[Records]
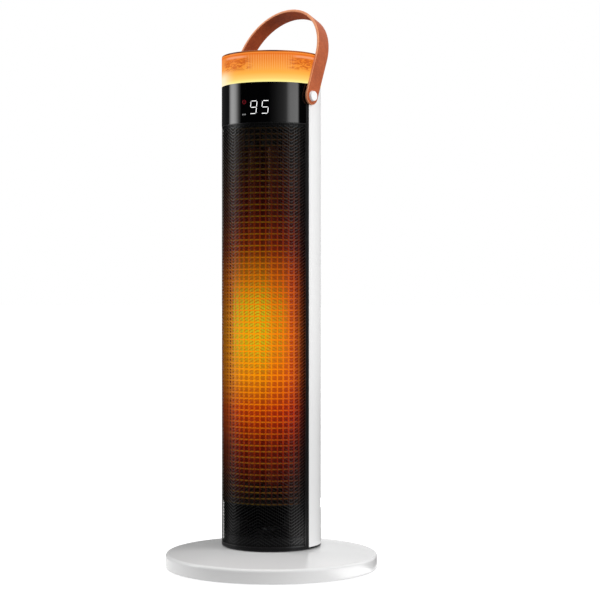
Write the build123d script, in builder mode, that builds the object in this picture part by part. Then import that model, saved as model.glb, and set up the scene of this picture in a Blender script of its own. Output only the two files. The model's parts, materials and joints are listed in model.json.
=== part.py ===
from build123d import *
from math import acos, atan2, cos, degrees, pi, radians, sin, sqrt, tan
import os

# Tower space heater: an oscillating infrared column on a round weighted base, with a light ring at the
# top and a leather carrying strap. Millimetres; +Z is up, the front faces -Y and the floor is z = 0.
# Angles around the column are measured from the front, positive towards +X.

os.makedirs("parts", exist_ok=True)

# Fits
slack = 0.3           # between moving pieces, and around pieces that drop into a seat
running = 0.06        # radial clearance of a pin or shaft that turns in its bore
snug = 0.1            # radial clearance of a fixed pin or screw in its hole
seam = 0.2            # width of the parting line of the shells
bearing_gap = 0.2     # between the faces of the swivel

# Screws and spade terminals
screw_radius = 1.5
screw_head_radius = 2.8
screw_head_height = 2.0
boss_wall = 3.0       # around a screw or a bush
spade_width = 4.8
spade_thickness = 0.8
spade_length = 6.3
spade_spacing = 8.0

# Base
base_radius = 114.6
base_rim_height = 14.8
base_rim_round = 3.2
base_wall = 2.6
plateau_radius = 50.0
plateau_rise = 8.5    # from the top of the rim to the level centre under the column
dome_swell = 0.5      # how far the top bulges above a straight cone
plate_thickness = 1.2
pad_radius = 8.0
pad_height = 1.2
pad_count = 5
pad_margin = 17.6     # from the base's edge to the centres of the pads
weight_thickness = 6.0
weight_inner = 20.0
weight_margin = 24.6
base_screw_count = 6
base_screw_start = 30.0
base_screw_margin = 38.6
base_screw_length = 10.0
base_screw_clear = 0.24   # from the floor to the screw heads
gland_radius = 4.4
gland_height = 6.9    # centre of the cord gland above the rim's lower edge
gland_inset = 0.4
gland_length = 4.6
gland_lip = 0.8
gland_lip_thickness = 1.6
cord_radius = 3.5
cord_bore = 3.4

# Swivel
spindle_radius = 10.0
spindle_wall = 3.0
spindle_end = 1.4     # above the circlip's groove
hub_flange_thickness = 2.0
hub_step = 3.4        # seat of the fixed gear, beyond the spindle
hub_rise = 0.6        # the seat's top above the gear
hub_screw_count = 3
hub_screw_gap = 2.3   # from the gear's teeth to the screw heads
hub_screw_margin = 1.2
hub_screw_length = 8.6
hub_screw_sink = 1.3
hub_boss_height = 6.0
washer_width = 6.0
washer_thickness = 1.0
bush_wall = 2.4
bush_length = 6.0
retainer_width = 5.0
retainer_thickness = 1.2
circlip_thickness = 1.0
circlip_groove = 0.7
circlip_reach = 2.0
circlip_end = 160.0

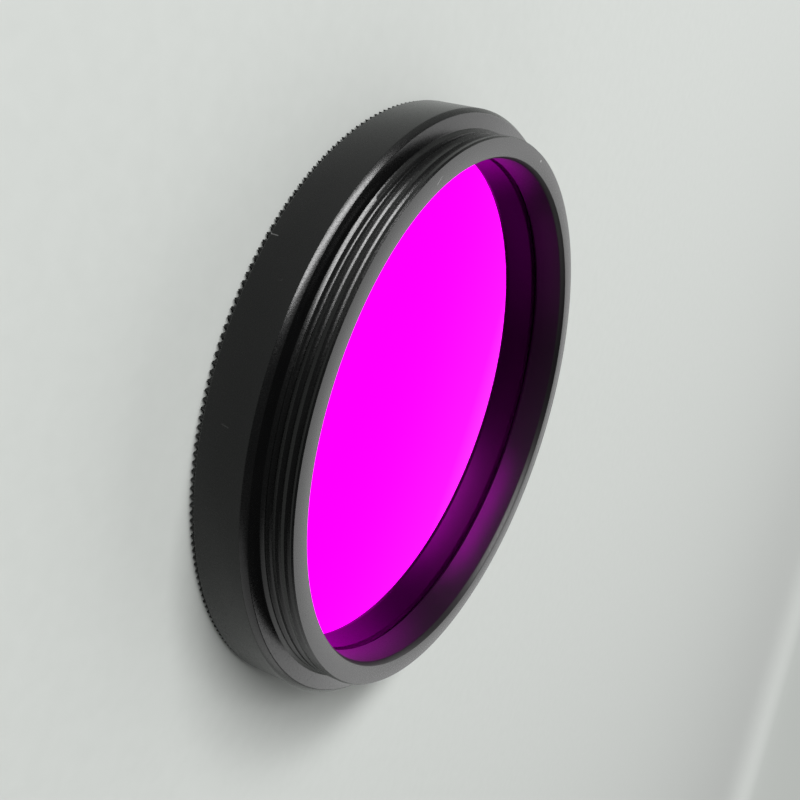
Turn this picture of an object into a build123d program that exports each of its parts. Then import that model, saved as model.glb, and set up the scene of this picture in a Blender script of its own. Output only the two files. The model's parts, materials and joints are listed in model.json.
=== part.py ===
"""Optical bandpass filter: a coated glass disc in a thin, black, turned cell with M48 x 0.75 threads.

The cell lies on its rear face at z = 0, with its axis on Z and the male thread pointing up.
Sizes are in millimetres.
"""

import os
from math import cos, pi, sin, tan, radians

from build123d import *

# The screw thread, shared by the spigot in front and the socket behind
THREAD_MAJOR_R = 24.0
THREAD_PITCH = 0.75
SOCKET_R = THREAD_MAJOR_R - 0.5413 * THREAD_PITCH

# The cell's outside
TOTAL_HEIGHT = 7.45
SPIGOT_LENGTH = 2.60
SPIGOT_EDGE_BREAK = 0.12
BODY_R = 25.75
SHOULDER_OUTER_R = 25.40
SHOULDER_CHAMFER_HEIGHT = 0.45

# The knurled rim near the rear edge, a straight 90 degree knurl
RIM_BOTTOM_Z = 0.10
RIM_TOP_Z = 0.50
RIM_TIP_R = 25.65
RIM_TEETH = 256
RIM_TOOTH_DEPTH = 0.26
RIM_NOTCH_ANGLE = 90
REAR_EDGE_INSET = 0.04

# The clear opening in front of the glass
APERTURE_R = 22.14
MOUTH_R = 22.35
MOUTH_DEPTH = 0.455
LIP_DEPTH = 3.42
LIP_BACK_BREAK = 0.32

# The pocket behind the lip, and what it holds
POCKET_R = 23.10
SOCKET_DEPTH = 1.50
SOCKET_ENTRY = 0.35
GLASS_R = 23.00
GLASS_THICKNESS = 1.85
GLASS_BEVEL = 0.15
RING_INNER_R = 22.30
RING_SLOT_WIDTH = 1.20
RING_SLOT_DEPTH = 0.38
RING_EDGE_BREAK = 0.10

RIM_ROOT_R = RIM_TIP_R - RIM_TOOTH_DEPTH
SHOULDER_Z = TOTAL_HEIGHT - SPIGOT_LENGTH
SEAT_Z = TOTAL_HEIGHT - LIP_DEPTH
GLASS_BACK_Z = SEAT_Z - GLASS_THICKNESS


def turned(points):
    """Turn a closed outline of (radius, height) points about Z."""
    outline = make_face(Polyline(*[(r, 0, z) for r, z in points], close=True))
    return revolve(outline, Axis.Z)


def knurl_outline():
    """The rim seen from behind: pointed teeth with a narrow flat at each tip."""
    pitch_angle = 2 * pi / RIM_TEETH
    half_notch = RIM_TOOTH_DEPTH * tan(radians(RIM_NOTCH_ANGLE / 2)) / RIM_TIP_R
    corners = []
    for tooth in range(RIM_TEETH):
        notch = tooth * pitch_angle
        for r, angle in (
            (RIM_TIP_R, notch - half_notch),
            (RIM_ROOT_R, notch),
            (RIM_TIP_R, notch + half_notch),
        ):
            corners.append((r * cos(angle), r * sin(angle)))
    return make_face(Polyline(*corners, close=True))


def knurled_rim():
    """The narrow toothed band, and the broken rear edge that it stands proud of."""
    teeth = Pos(0, 0, RIM_BOTTOM_Z) * extrude(knurl_outline(), RIM_TOP_Z - RIM_BOTTOM_Z)
    rear_edge_r = RIM_ROOT_R - REAR_EDGE_INSET
    rear_edge = turned(
        [
            (0, 0),
            (rear_edge_r - RIM_BOTTOM_Z, 0),
            (rear_edge_r, RIM_BOTTOM_Z),
            (0, RIM_BOTTOM_Z),
        ]
    )
    return teeth + rear_edge


def cell_outside():
    """Smooth body, front chamfer, shoulder and the plain spigot that carries the male thread."""
    return turned(
        [
            (0, RIM_TOP_Z),
            (BODY_R, RIM_TOP_Z),
            (BODY_R, SHOULDER_Z - SHOULDER_CHAMFER_HEIGHT),
            (SHOULDER_OUTER_R, SHOULDER_Z),
            (THREAD_MAJOR_R, SHOULDER_Z),
            (THREAD_MAJOR_R, TOTAL_HEIGHT - SPIGOT_EDGE_BREAK),
            (THREAD_MAJOR_R - SPIGOT_EDGE_BREAK, TOTAL_HEIGHT),
            (0, TOTAL_HEIGHT),
        ]
    )


def cell_opening():
    """All that is bored out: rear socket, pocket for the glass, lip and front mouth."""
    return turned(
        [
            (0, 0),
            (SOCKET_R + SOCKET_ENTRY, 0),
            (SOCKET_R, SOCKET_ENTRY),
            (SOCKET_R, SOCKET_DEPTH),
            (POCKET_R, SOCKET_DEPTH),
            (POCKET_R, SEAT_Z),
            (APERTURE_R + LIP_BACK_BREAK, SEAT_Z),
            (APERTURE_R, SEAT_Z + LIP_BACK_BREAK),
            (APERTURE_R, TOTAL_HEIGHT - MOUTH_DEPTH),
            (MOUTH_R, TOTAL_HEIGHT),
            (0, TOTAL_HEIGHT),
        ]
    )


def make_cell():
    return cell_outside() + knurled_rim() - cell_opening()


def make_filter_glass():
    """A flat disc with ground bevels, seated against the back of the lip."""
    return turned(
        [
            (0, GLASS_BACK_Z),
            (GLASS_R - GLASS_BEVEL, GLASS_BACK_Z),
            (GLASS_R, GLASS_BACK_Z + GLASS_BEVEL),
            (GLASS_R, SEAT_Z - GLASS_BEVEL),
            (GLASS_R - GLASS_BEVEL, SEAT_Z),
            (0, SEAT_Z),
        ]
    )


def make_retaining_ring():
    """The ring behind the glass, flush with the pocket's edge, with two slots for a spanner."""
    ring = turned(
        [
            (RING_INNER_R, SOCKET_DEPTH + RING_EDGE_BREAK),
            (RING_INNER_R + RING_EDGE_BREAK, SOCKET_DEPTH),
            (POCKET_R, SOCKET_DEPTH),
            (POCKET_R, GLASS_BACK_Z),
            (RING_INNER_R, GLASS_BACK_Z),
        ]
    )
    slot_length = 2 * (POCKET_R + RING_SLOT_WIDTH)
    slots = Pos(0, 0, SOCKET_DEPTH) * Box(slot_length, RING_SLOT_WIDTH, 2 * RING_SLOT_DEPTH)
    return ring - slots


os.makedirs("parts", exist_ok=True)
export_step(make_cell(), "parts/cell.step")
export_step(make_filter_glass(), "parts/filter_glass.step")
export_step(make_retaining_ring(), "parts/retaining_ring.step")
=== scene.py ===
import json
from math import cos, pi, radians, sin, tan

import bmesh
import bpy
import numpy as np
from mathutils import Euler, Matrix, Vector


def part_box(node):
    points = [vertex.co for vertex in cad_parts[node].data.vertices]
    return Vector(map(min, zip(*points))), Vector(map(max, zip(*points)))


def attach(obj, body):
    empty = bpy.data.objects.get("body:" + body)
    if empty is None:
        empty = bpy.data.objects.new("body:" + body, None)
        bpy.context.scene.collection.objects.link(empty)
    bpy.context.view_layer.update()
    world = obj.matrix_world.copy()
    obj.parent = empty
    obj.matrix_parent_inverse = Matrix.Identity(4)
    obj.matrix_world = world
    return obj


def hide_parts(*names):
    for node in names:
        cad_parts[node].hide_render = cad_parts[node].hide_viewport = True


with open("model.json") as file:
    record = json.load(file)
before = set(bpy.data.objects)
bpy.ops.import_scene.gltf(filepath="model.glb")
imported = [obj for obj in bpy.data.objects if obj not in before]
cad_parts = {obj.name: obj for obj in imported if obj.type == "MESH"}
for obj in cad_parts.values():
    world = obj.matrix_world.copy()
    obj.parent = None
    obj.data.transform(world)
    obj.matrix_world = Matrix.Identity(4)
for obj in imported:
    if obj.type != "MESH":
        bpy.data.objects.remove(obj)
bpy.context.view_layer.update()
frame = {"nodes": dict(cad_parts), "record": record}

# Sizes in millimetres, as in the part's own drawing
MM = 0.001
CELL_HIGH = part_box("cell")[1]
GLASS_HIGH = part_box("filter_glass")[1]
MOUNTS = {mount["name"]: mount for mount in frame["record"]["mounts"]}
TOTAL_HEIGHT = CELL_HIGH[2] / MM
BODY_R = CELL_HIGH[0] / MM
SEAT_Z = GLASS_HIGH[2] / MM
GLASS_R = GLASS_HIGH[0] / MM
SHOULDER_Z = MOUNTS["shoulder"]["pos_m"][2] / MM
THREAD_R = MOUNTS["male_thread"]["dims"]["r_mm"]
SOCKET_R = MOUNTS["rear_thread"]["dims"]["r_mm"]

THREAD_PITCH = 0.75
SPIGOT_EDGE_BREAK = 0.12
SHOULDER_OUTER_R = 25.40
SHOULDER_CHAMFER_HEIGHT = 0.45
RIM_BOTTOM_Z = 0.10
RIM_TOP_Z = 0.50
RIM_TIP_R = 25.65
RIM_TEETH = 256
RIM_TOOTH_DEPTH = 0.26
REAR_EDGE_INSET = 0.04
REAR_EDGE_R = RIM_TIP_R - RIM_TOOTH_DEPTH - REAR_EDGE_INSET
REAR_FACE_R = 24.9
APERTURE_R = 22.14
MOUTH_R = 22.35
MOUTH_DEPTH = 0.455
LIP_BACK_BREAK = 0.32
GLASS_CLEARANCE = 0.10
POCKET_R = GLASS_R + GLASS_CLEARANCE
SOCKET_DEPTH = 1.50
SOCKET_ENTRY = 0.35
SOCKET_EDGE_BREAK = 0.02

# The cut form of the threads: 60 degree flanks, with the crest wider than the root
FLANK_SLOPE = tan(radians(30))
CREST_WIDTH = 0.31
CREST_SOFTNESS = 0.03
ROOT_FILLET_SHARE = 0.45
ROOT_FILLET_SLOPE = 0.80
MALE_THREAD_DEPTH = 0.28
FIRST_CREST_Z = 6.55
FEMALE_CREST_WIDTH = 0.19
FEMALE_CREST_Z = 0.80
THREAD_START = -pi / 2
THREAD_RUNOUT = 0.18
BASE_CONE_WIDTH = 0.18
BASE_CONE_HEIGHT = 0.26

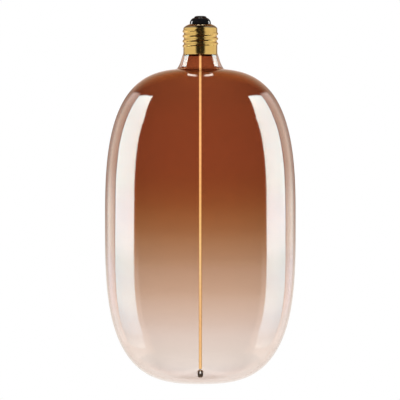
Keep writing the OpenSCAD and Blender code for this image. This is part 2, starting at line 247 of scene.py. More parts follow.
def material(name, **settings):
    """A new material, its Nodes and its Principled shader."""
    mat = bpy.data.materials.new(name)
    mat.use_nodes = True
    shader = mat.node_tree.nodes["Principled BSDF"]
    for key, value in settings.items():
        shader.inputs[key.replace("_", " ").title().replace("Ior", "IOR")].default_value = value
    return mat, Nodes(mat.node_tree), shader


def dress(obj, mat):
    """Gives the object this one material in every slot."""
    if not obj.material_slots:
        obj.data.materials.append(mat)
    for slot in obj.material_slots:
        slot.material = mat


def piece(obj, body, slot, mat, *replaced):
    """Finishes a new piece: its body, its material and the CAD nodes it stands for. The slot argument is
    not used.
    """
    dress(obj, mat)
    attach(obj, body)
    if replaced:
        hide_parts(*replaced)
    return obj


# ---------------------------------------------------------------- materials
# About what one wall lets through in red, green and blue where the tint's density is 1.
GLASS_TOP_TINT = (0.52, 0.23, 0.124)
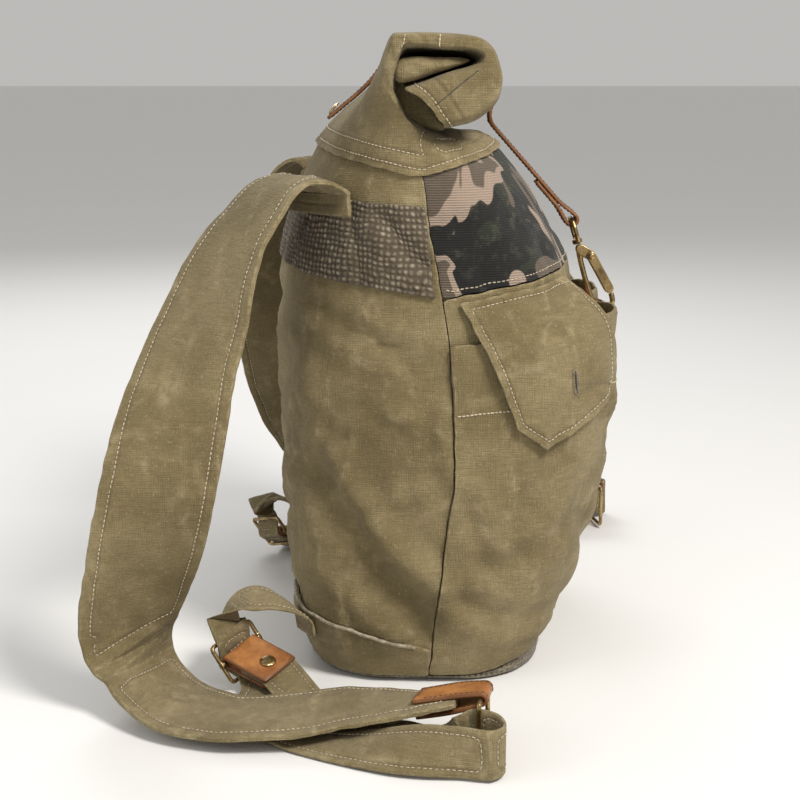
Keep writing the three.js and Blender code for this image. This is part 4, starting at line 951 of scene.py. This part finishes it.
POCKET_HEM = 0.048
for side in ("near", "far"):
    piece = f"pocket_{side}_cloth"
    tree = tree_of(pieces[piece]["obj"])
    mouth = field_to(piece, lambda p: p[:, 2] > 0.243)
    pieces[piece]["mouth"] = mouth
    for line in isolines(piece, mouth, POCKET_HEM, level_out):
        sack_thread.line(line, tree, *POCKET_THREAD)
    piece = f"flap_{side}_cloth"
    tree = tree_of(pieces[piece]["obj"])
    for line in isolines(piece, pieces[piece]["rim"], HEM_STITCH, level_out):
        sack_thread.line(line, tree)
sack_thread.piece("sack_stitches", cream_thread)

strap_thread = Thread()
for side in ("near", "far"):
    piece = f"shoulder_strap_{side}_cloth"
    tree = tree_of(pieces[piece]["obj"])
    for line in isolines(piece, pieces[piece]["rim"], STRAP_STITCH):
        strap_thread.line(line, tree)
    piece = f"lower_strap_{side}_cloth"
    tree = tree_of(pieces[piece]["obj"])
    for line in isolines(piece, pieces[piece]["rim"], HEM_STITCH):
        strap_thread.line(line, tree, *WEB_THREAD)
strap_thread.piece("strap_stitches", cream_thread)

leather_thread = Thread()
SEWN_LEATHER = ("closure_strap", "front_tab", "strap_tab_near", "strap_tab_far")
for piece in (f"{name}_leather" for name in SEWN_LEATHER):
    tree = tree_of(pieces[piece]["obj"])
    for line in isolines(piece, pieces[piece]["rim"], LEATHER_STITCH):
        leather_thread.line(line, tree, *LEATHER_THREAD)
leather_thread.piece("leather_stitches", dark_thread_and_slit_shadow)


# Buttonholes in the flaps, and the linen cord on the base band

def buttonhole(side):
    sign = -1 if side == "near" else 1
    tree = tree_of(pieces[f"flap_{side}_cloth"]["obj"])
    place, normal, _, _ = tree.find_nearest((0.097, sign * 0.153, 0.218))
    normal = np.array(normal)
    down = np.array([0.12, 0, -1.0])
    down -= normal * (down @ normal)
    down /= np.linalg.norm(down)
    across = np.cross(normal, down)
    half_length, half_width = 0.0085, 0.0012
    thread = Thread()
    count = 44
    for k in range(count):
        angle = 2 * math.pi * k / count
        ring = down * math.cos(angle) * half_length + across * math.sin(angle) * half_width * 1.7
        way = down * math.cos(angle) * half_width + across * math.sin(angle) * half_length
        centre, _, _, _ = tree.find_nearest((np.array(place) + ring).tolist())
        thread.stitch(np.array(centre) + normal * 0.0003, way, normal, 0.0024, 0.0004)
    thread.piece(f"buttonhole_{side}_stitches", olive_thread)
    # Painted shadow: a dark bar along the slit stands in for the shaded opening of the cut.
    slit = Thread()
    slit.stitch(np.array(place) + normal * 0.0002, down, normal, half_length * 1.9, 0.0007)
    slit.piece(f"buttonhole_{side}_slit", dark_thread_and_slit_shadow)


buttonhole("near")
buttonhole("far")


def cord_mesh(name, line, radius, finish, sides=8):
    """A twisted cord lying along a line."""
    marks = resampled(line, 0.0012)
    points, faces = [], []
    for i, mark in enumerate(marks):
        along = marks[min(i + 1, len(marks) - 1)] - marks[max(i - 1, 0)]
        along = along / np.linalg.norm(along)
        first = np.cross(along, (0, 0, 1.0))
        first = first / np.linalg.norm(first)
        second = np.cross(along, first)
        for k in range(sides):
            angle = 2 * math.pi * k / sides
            strand = 1 + 0.16 * math.cos(2 * angle - i * 0.9)
            points.append(mark + (first * math.cos(angle) + second * math.sin(angle)) * radius * strand)
    for i in range(len(marks) - 1):
        for k in range(sides):
            a, b = i * sides + k, i * sides + (k + 1) % sides
            faces.append((a, a + sides, b + sides, b))
    last = (len(marks) - 1) * sides
    faces.append(tuple(range(sides)))
    faces.append(tuple(range(last + sides - 1, last - 1, -1)))
    mesh = bpy.data.meshes.new(name)
    mesh.from_pydata([p.tolist() for p in points], [], faces)
    mesh.update()
    obj = new_object(name, mesh, finish)
    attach(obj, "pack")
    return obj


band_tree = tree_of(pieces["base_band_cloth"]["obj"])
band_turns = np.linspace(0.004, 0.496, 200)
band_rows = 1.05 + 0.45 * np.abs(np.sin(band_turns * 2 * math.pi)) ** 0.7
cord_line = []
for point in sack_point(band_turns, band_rows):
    place, normal, _, _ = band_tree.find_nearest((point + outward(point[None])[0] * 0.004).tolist())
    cord_line.append(np.array(place) + outward(point[None])[0] * 0.0004)
cord_mesh("base_band_cord", cord_line, 0.0012, linen_cord)


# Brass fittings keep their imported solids, with rounded edges and smooth wire

BRASS_NODES = [
    "closure_stud", "hook_swivel", "hook_body", "hook_gate", "hook_pin", "front_ring",
    "strap_ring_near", "strap_ring_far", "slider_near", "slider_far",
    "slider_rivet_near", "slider_rivet_far",
]
for name in BRASS_NODES:
    obj = nodes[name]
    obj.data.materials.clear()
    obj.data.materials.append(brass)
    remesh = obj.modifiers.new("skin", "REMESH")
    remesh.mode = "VOXEL"
    remesh.voxel_size = 0.00055
    remesh.use_smooth_shade = True
    relax = obj.modifiers.new("relax", "SMOOTH")
    relax.factor = 0.5
    relax.iterations = 5


bpy.ops.mesh.primitive_plane_add(size=80, location=(0, 0, -0.0002))
floor = bpy.context.object
floor.name = "floor"
pale = Graph("pale_floor", 0.7, Specular_IOR_Level=0.2)
paint = pale.mix(pale.noise(3, 2), (0.79, 0.785, 0.775), (0.81, 0.805, 0.795))
floor.data.materials.append(pale.finish(paint))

# Job:
Transcribe the records above exactly, beginning at the line that contains "return ring - slots" and ending with the line that contains "before = set(bpy.data.objects)", both included, and nothing else.

# Task result:
    return ring - slots


os.makedirs("parts", exist_ok=True)
export_step(make_cell(), "parts/cell.step")
export_step(make_filter_glass(), "parts/filter_glass.step")
export_step(make_retaining_ring(), "parts/retaining_ring.step")
=== scene.py ===
import json
from math import cos, pi, radians, sin, tan

import bmesh
import bpy
import numpy as np
from mathutils import Euler, Matrix, Vector


def part_box(node):
    points = [vertex.co for vertex in cad_parts[node].data.vertices]
    return Vector(map(min, zip(*points))), Vector(map(max, zip(*points)))


def attach(obj, body):
    empty = bpy.data.objects.get("body:" + body)
    if empty is None:
        empty = bpy.data.objects.new("body:" + body, None)
        bpy.context.scene.collection.objects.link(empty)
    bpy.context.view_layer.update()
    world = obj.matrix_world.copy()
    obj.parent = empty
    obj.matrix_parent_inverse = Matrix.Identity(4)
    obj.matrix_world = world
    return obj


def hide_parts(*names):
    for node in names:
        cad_parts[node].hide_render = cad_parts[node].hide_viewport = True


with open("model.json") as file:
    record = json.load(file)
before = set(bpy.data.objects)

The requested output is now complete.